Thursday, May 24, 2007
I could only hope that my body's temple of the Holy Spirit is half as beautiful as this
All I got was "God-bearing Virgin, conceived without sin....--- were placed at this altar
--- something Society of Jesus and those something --- May 1910 A.D."
There's 5 years of Latin at work.
Monday, May 21, 2007
"Her winter ended, and she felt the return of her own extravagance" --A. B.
Sarah Vowell's Assassination Vacation is nothing less than an absolute delight for an American culture nerd like me. In fact, when my older brother handed me the book, his comment was, "You're an American Studies major. You'll love this." Vowell is a contributing editor for the ever-popular Chicago-based radio program This American Life. My brother introduced me to This American Life, as well, when he gave me a copy of a story Vowell had done about her experiences in the high school band. Vowell's voice (also the voice of Violet in the Incredibles) sticks in my mind and I can barely read a whole paragraph without hearing her voice in my head, describing part of her halftime show as being, "A little Latin-flavored number called Tico-Tico."

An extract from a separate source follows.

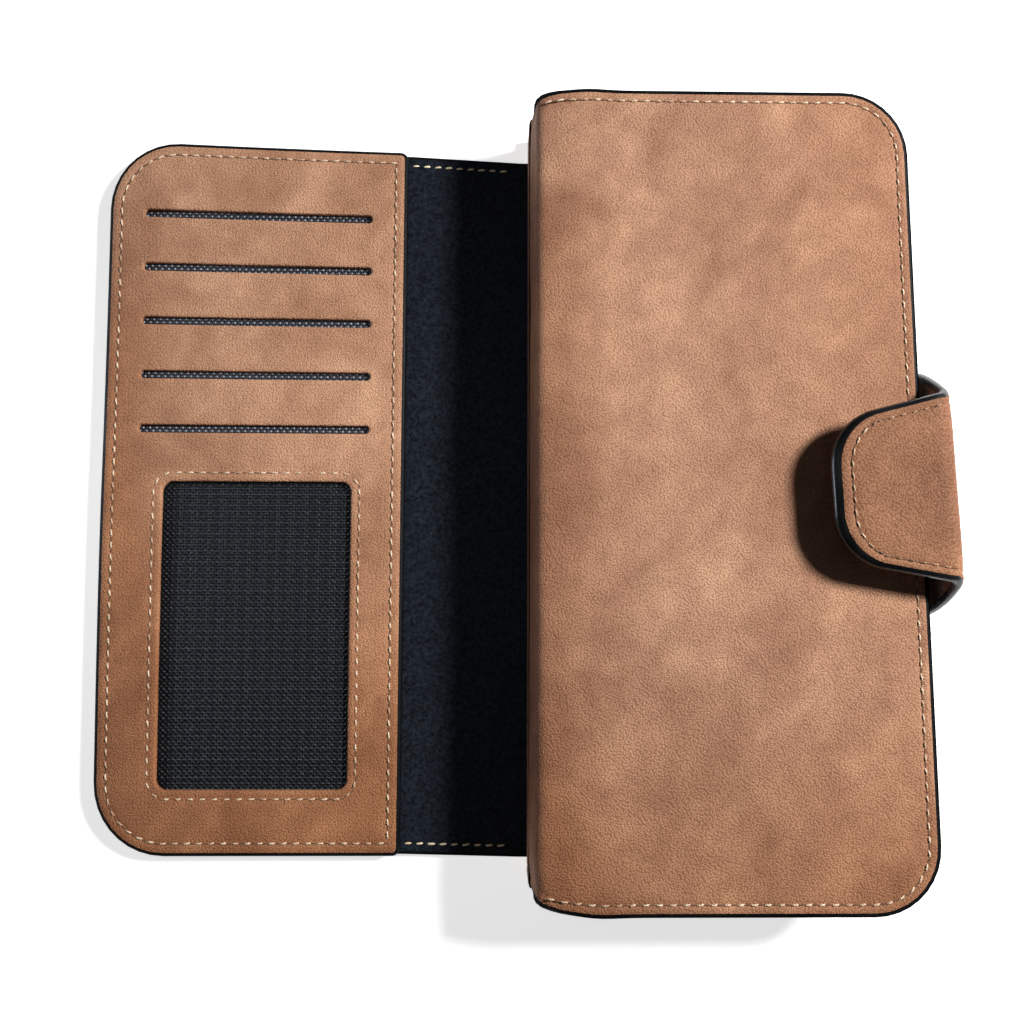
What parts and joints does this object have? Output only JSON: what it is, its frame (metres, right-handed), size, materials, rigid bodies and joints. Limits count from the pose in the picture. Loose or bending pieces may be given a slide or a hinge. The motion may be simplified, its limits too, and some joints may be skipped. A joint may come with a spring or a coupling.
{
  "type": "phone case",
  "caption": "Folding wallet case for a phone: soft tray between a back and a front leaf, a card wing on a wide fold strip, and a closing strap with a rounded tab.",
  "frame": {"origin": "centre of the back cover's resting face, under the phone tray", "axes": "+X from the card wing towards the strap, +Y towards the case's upper end, +Z from the back towards the front leaf"},
  "size_m": [0.1972, 0.186, 0.0336],
  "materials": {
    "leather": "mottled tan brown, finely pebbled, matt",
    "panel_leather": "mottled tan brown with a fine cross-hatched grain, matt",
    "lining": "black microfibre",
    "mesh": "black coated basket weave, slightly glossy",
    "board": "grey fibre board",
    "tray": "black soft moulded plastic, satin",
    "steel": "plain steel",
    "thread": "cream waxed thread",
    "edge_paint": "glossy black edge paint"
  },
  "bodies": {
    "root": {"back_cover_leather": "leather", "back_board": "board", "back_magnet_lower": "steel", "back_magnet_upper": "steel", "strap_base": "leather", "back_lining": "lining", "phone_tray": "tray", "tray_plate": "steel"},
    "inner_spine": {"spine_leather": "leather", "spine_lining": "lining"},
    "front_leaf": {"front_leaf_leather": "leather", "front_leaf_board": "board", "front_leaf_lining": "lining", "leaf_pocket_1": "panel_leather", "leaf_pocket_2": "panel_leather", "leaf_pocket_3": "panel_leather"},
    "wing_strip": {"strip_leather": "leather", "strip_lining": "lining"},
    "wing": {"wing_leather": "leather", "wing_board": "board", "wing_snap_plate": "steel", "card_pocket_1": "mesh", "card_pocket_2": "mesh", "card_pocket_3": "mesh", "card_pocket_4": "mesh", "card_pocket_5": "mesh", "id_window_mesh": "mesh", "card_panel": "panel_leather"},
    "strap_side": {"strap_side_lining": "leather", "strap_side_leather": "leather"},
    "strap_tab": {"strap_tab_lining": "leather", "strap_tab_core": "board", "strap_tab_leather": "leather"}
  },
  "joints": [
    {"name": "strip_fold", "type": "hinge", "parent": "root", "child": "wing_strip", "pos_m": [-0.0461, 0, 0.001], "axis": [0, -1, 0], "range_deg": [-90, 0]},
    {"name": "wing_fold", "type": "hinge", "parent": "wing_strip", "child": "wing", "pos_m": [-0.0743, 0, 0.001], "axis": [0, -1, 0], "range_deg": [-90, 0]},
    {"name": "spine_fold", "type": "hinge", "parent": "root", "child": "inner_spine", "pos_m": [-0.04325, 0, 0.006], "axis": [0, -1, 0], "range_deg": [0, 90], "deforming": ["spine_leather", "spine_lining"]},
    {"name": "leaf_fold", "type": "hinge", "parent": "inner_spine", "child": "front_leaf", "pos_m": [-0.04325, 0, 0.024], "axis": [0, -1, 0], "range_deg": [0, 90]},
    {"name": "strap_lift", "type": "hinge", "parent": "root", "child": "strap_side", "pos_m": [0.04785, 0, 0.003], "axis": [0, 1, 0], "range_deg": [0, 90], "deforming": ["strap_side_lining", "strap_side_leather"]},
    {"name": "tab_fold", "type": "hinge", "parent": "strap_side", "child": "strap_tab", "pos_m": [0.04785, 0, 0.0321], "axis": [0, 1, 0], "range_deg": [0, 90], "deforming": ["strap_tab_lining", "strap_tab_core", "strap_tab_leather"]}
  ],
  "couplings": [
    {"joint": "wing_fold", "follows": "strip_fold", "ratio": 1},
    {"joint": "leaf_fold", "follows": "spine_fold", "ratio": 1}
  ]
}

Vowell writes with an amusing and endearingly dry sense of humor. The book, which follows Vowell across the country on a tour of sites important to the history of American presidential assassinations, is immediately engaging, even for those not as interested in random presidential facts as I. The first passage to elicit an audible snicker from yours truly was a vignette Vowell recounts of an awkward Bed and Breakfast table scene the morning after she saw the play Assassins, a "'musical in which a bunch of presidential assassins and would-be assassins sing songs about how much better their lives would be if they could gun down a president'" (3).

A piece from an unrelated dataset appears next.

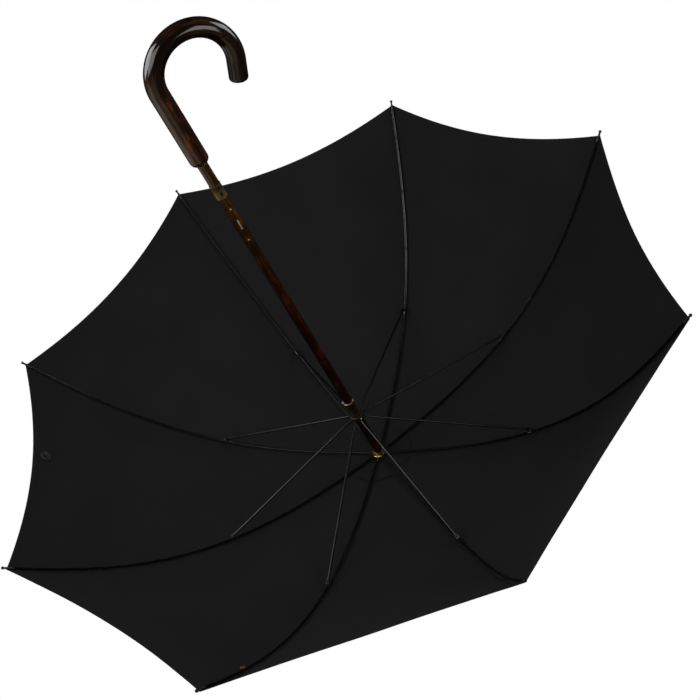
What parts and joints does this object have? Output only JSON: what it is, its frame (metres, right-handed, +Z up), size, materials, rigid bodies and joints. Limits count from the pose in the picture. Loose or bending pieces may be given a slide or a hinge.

"Now a person with sharper social skills than I might have noticed that as these folks ate their freshly baked blueberry muffins and admired the bed-and-breakfast's teapot collection, they probably didn't want to think about presidential gunshot wounds. But when I'm around strangers, I turn into a conversational Mount St. Helens. I'm dormant, dormant, quiet, quiet, old-guy loners build log cabins on the slopes of my silence and then, boom. It's 1980. Once I erupt, they'll be wiping my verbal ashes off their windshields as far away as North Dakota" (3-4).Other favorite lines include, "Going to Ford's Theatre to watch the play is like going to Hooters for the food" (21); and "...the National Park Service dedicated this restoration, duplicating the setting of one of the most repugnant moments in American history just so morbid looky-loos like me could sign up for April 14, 1865, as if it were some kind of assassination fantasy camp. So how sick is that?"(22).
I'm only 45 pages in, but I expect that this will be a quick read, as I'm very happy to get to know this ever-close, but yet-unknown friend, between scarf-knitting bouts (Yes, I know it's May, and I live in Alabama, but I knit nonetheless). As for the boy in Theology class....we may never know.

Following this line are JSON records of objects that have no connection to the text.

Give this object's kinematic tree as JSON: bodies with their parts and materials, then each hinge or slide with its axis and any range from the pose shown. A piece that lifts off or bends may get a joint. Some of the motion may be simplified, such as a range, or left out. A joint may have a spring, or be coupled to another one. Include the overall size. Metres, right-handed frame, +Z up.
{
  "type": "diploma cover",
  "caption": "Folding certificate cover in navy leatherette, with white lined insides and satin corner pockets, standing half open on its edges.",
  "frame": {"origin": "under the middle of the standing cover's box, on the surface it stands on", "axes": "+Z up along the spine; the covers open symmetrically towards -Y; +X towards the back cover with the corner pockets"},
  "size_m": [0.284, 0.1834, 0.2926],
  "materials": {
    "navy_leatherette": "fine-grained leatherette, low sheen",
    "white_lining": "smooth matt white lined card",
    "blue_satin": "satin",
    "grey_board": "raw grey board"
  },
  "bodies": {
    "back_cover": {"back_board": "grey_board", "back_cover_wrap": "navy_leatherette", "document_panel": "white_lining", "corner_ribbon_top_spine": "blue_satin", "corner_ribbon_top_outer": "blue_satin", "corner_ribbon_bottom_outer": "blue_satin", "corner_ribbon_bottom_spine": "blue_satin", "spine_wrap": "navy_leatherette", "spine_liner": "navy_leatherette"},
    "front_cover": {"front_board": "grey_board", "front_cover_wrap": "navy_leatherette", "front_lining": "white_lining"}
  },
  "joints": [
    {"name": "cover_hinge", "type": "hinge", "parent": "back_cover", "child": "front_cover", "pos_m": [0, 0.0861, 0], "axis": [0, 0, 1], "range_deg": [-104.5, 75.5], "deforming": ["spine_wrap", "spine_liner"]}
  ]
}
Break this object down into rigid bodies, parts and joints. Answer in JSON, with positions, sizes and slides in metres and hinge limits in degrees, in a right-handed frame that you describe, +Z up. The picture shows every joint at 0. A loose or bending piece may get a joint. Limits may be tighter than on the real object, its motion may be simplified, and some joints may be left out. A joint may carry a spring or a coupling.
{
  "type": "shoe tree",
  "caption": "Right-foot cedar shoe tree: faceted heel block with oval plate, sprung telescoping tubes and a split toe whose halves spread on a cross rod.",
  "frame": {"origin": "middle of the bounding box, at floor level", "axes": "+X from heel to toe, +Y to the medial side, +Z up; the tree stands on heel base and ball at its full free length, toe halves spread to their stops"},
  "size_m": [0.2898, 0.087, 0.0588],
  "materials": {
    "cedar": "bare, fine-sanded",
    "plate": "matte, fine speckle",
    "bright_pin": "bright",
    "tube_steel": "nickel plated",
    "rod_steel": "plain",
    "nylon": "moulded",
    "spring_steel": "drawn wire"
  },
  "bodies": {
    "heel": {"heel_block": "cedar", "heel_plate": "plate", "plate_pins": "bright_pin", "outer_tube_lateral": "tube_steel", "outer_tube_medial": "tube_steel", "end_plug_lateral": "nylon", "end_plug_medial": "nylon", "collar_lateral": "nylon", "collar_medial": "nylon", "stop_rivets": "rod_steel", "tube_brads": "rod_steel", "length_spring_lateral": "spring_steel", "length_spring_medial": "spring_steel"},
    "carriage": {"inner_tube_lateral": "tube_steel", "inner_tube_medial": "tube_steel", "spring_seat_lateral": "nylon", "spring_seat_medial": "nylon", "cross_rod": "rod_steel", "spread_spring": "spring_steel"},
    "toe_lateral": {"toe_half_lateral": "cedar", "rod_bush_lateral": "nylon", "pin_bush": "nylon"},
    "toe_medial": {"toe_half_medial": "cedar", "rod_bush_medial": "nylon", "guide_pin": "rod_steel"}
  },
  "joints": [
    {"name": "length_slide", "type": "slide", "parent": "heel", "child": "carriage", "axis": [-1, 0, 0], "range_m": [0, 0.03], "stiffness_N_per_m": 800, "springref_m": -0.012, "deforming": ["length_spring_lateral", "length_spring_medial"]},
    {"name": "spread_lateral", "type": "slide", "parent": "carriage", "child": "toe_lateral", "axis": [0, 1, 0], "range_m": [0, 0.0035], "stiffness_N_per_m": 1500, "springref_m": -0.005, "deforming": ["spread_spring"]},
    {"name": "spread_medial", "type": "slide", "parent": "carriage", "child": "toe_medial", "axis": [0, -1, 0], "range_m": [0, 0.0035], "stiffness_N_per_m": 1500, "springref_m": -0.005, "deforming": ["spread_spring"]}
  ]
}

N.B. You can find more from Sarah Vowell, including free weekly podcasts from This American Life here. As a side note, if you do visit This American Life online, look for the 2007 Tour Poster in the store, which my brother's girlfriend Lilli designed (click to enlarge it to see the whole thing.)
Friday, May 18, 2007
Tuesday, May 15, 2007
"We must be willing to get rid of the life we've planned, so as to have the life that is waiting for us" -- Joseph Campbell
- I wheel my car into the small strip of parking in front of one of my new favorite stores: Initial Impressions. It's a monogram shop. That should be enough said there about why I love Alabama. But I look over to my right and adjacent to the monogram shop is a wine tasting shop where couples are sitting on the patio enjoying the sticky-sweet afternoon, in no hurry to be anywhere. Love it.
- Continue on my way toward town intent on getting the winter salt and spring love-bugs scrubbed off my car. I enjoy my cruise through the carwash, thinking about what the three different colored soaps actually do, and how I used to be deathly afraid of carwashes as a child -- sobbing uncontrollably from the back seat of the station wagon. Pleasant enough this time around. But then I get to get out and wait on a bench while they vacuum. And that means enjoying the company of every red-neck and their brother sitting around me. A middle-aged woman in 8 inch wedges and a low-cut tank top with badly-hidden bra strappage was indeed a delight to observe. The blonde, weasly-looking young man wearing a wife-beater had absolutely amazing "hocking and spitting" talent, post-cigarette. I know there's trash everywhere, but I forgot how much more prevalent it is here.
- On my way home from mass, I drove down Government Street towards the historic district. I couldn't help but notice the gigantic, elegant oak trees that shade the entire street -- the limbs of the trees on the south side of the street enmeshing with the limbs of the trees on the north side of the street. Those trees have been there for decades, weathering the coming and going of people and trends...standing strong, roots deep, reminding us of Southern elegance and tradition.
- Driving west, up the Hill, I get mixed feelings. Part of me knows that this is the best side of Southern culture, and at the same time, it doesn't feel like it used to. Large, gracious homes represent the old blood and old money that flows through this city. Family names mean everything. Growing up, I always saw myself here, working with the Junior League and doing philanthropic things with my husband's money, when I wasn't decking my children out in hand-made, monogrammed bubble-suits. But now, I begin to feel like I could never be that woman I used to think about when I was younger -- I could never settle to live this life, where ideals seem shallow and achieved dreams seem ultimately unfulfilling.